Japanese mobile giants GREE and DeNA eye North America for growth
This spring, the Japanese government outlawed a game mechanic called “complete gacha”, used heavily by mobile game makers GREE and DeNA. Described as a pseudo-gambling “random chance” monetization feature, the gacha allows players the potential to score expensive items for much less money. But their return can also be less than what they put in. The gacha accounted for as much as 50% of all mobile spending in Japan, and the ban hit GREE and DeNA hard—GREE posted it’s lowest net sales in July, following the ban. In an effort to offset the loss of this lucrative feature, both companies have set their eyes on North America for growth.
While feature phones games reign in Japan (the feature phone games market made $3.38B in 2011 according to the Japanese Ministry of Internal Affairs) the translation of these games to North American audiences has been a challenge, but not impossible. GREE generated North American revenues of $29.0MM for the first half of 2012, increasing 38% from Q1 to Q2 (though, thanks to the gacha ban, overall revenues fell 13%). DeNA is also seeing returns on international investments, with an estimated $26.8MM in North American revenue in Q3, 4.3% of its total revenue for the quarter.
However, the success of DeNA on the continent results from more organic growth than GREE’s acquisition-focused model. DeNA’s mobile card game Rage of Bahamut has been amongst the top grossing on the iOS and Android stores for months, and the newer Blood Brothers is seeing similarly lofty chart scores (#3 Android, #26 iPhone).
GREE has been less able in capturing the US market, with only one game—Monster Quest—breaking the top 100 grossing in iOS. GREE’s Driland, which had been earning $26MM per month in Japan, is only #122 on the US Android charts. The company subsequently launched an aggressive advertising campaign in the States. However, the lifetime value of a player in the US hovers around $2–$5, compared to $15 in Japan, so the returns on its pricy advertising will yield less robust results.
GREE’s new strategy features a focus on HTML5 development. The standard allows GREE to bypass the app stores and offer mobile browser-based games, increasing its potential reach and defraying the app stores’ cut of sales. But because the US market doesn’t use carrier billing as in Asia, making purchases within these browser-based games is much more difficult than in their native peers.

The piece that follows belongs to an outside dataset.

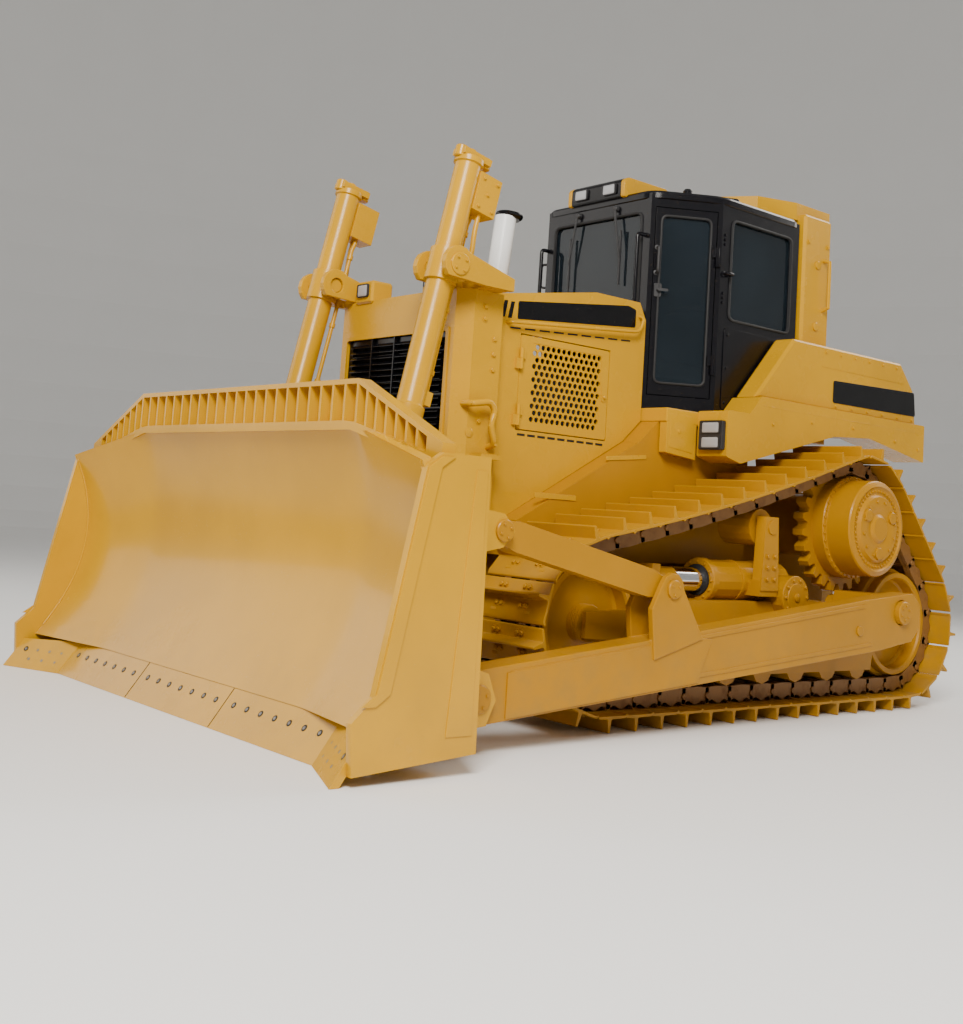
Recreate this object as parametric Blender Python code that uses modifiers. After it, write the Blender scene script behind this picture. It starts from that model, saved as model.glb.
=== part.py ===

Time will tell whether GREE is able to adapt as well to Western markets as DeNA. The cultural game shift is not unidirectional, though. Western game makers have faced similar challenges in cracking the lucrative Asian market (average revenues per paying user (ARRPU) can be 5 times as high in Japan and Korea than in the West). It will take a combination of the right games and an understanding of the metrics of each market to make these translations easier.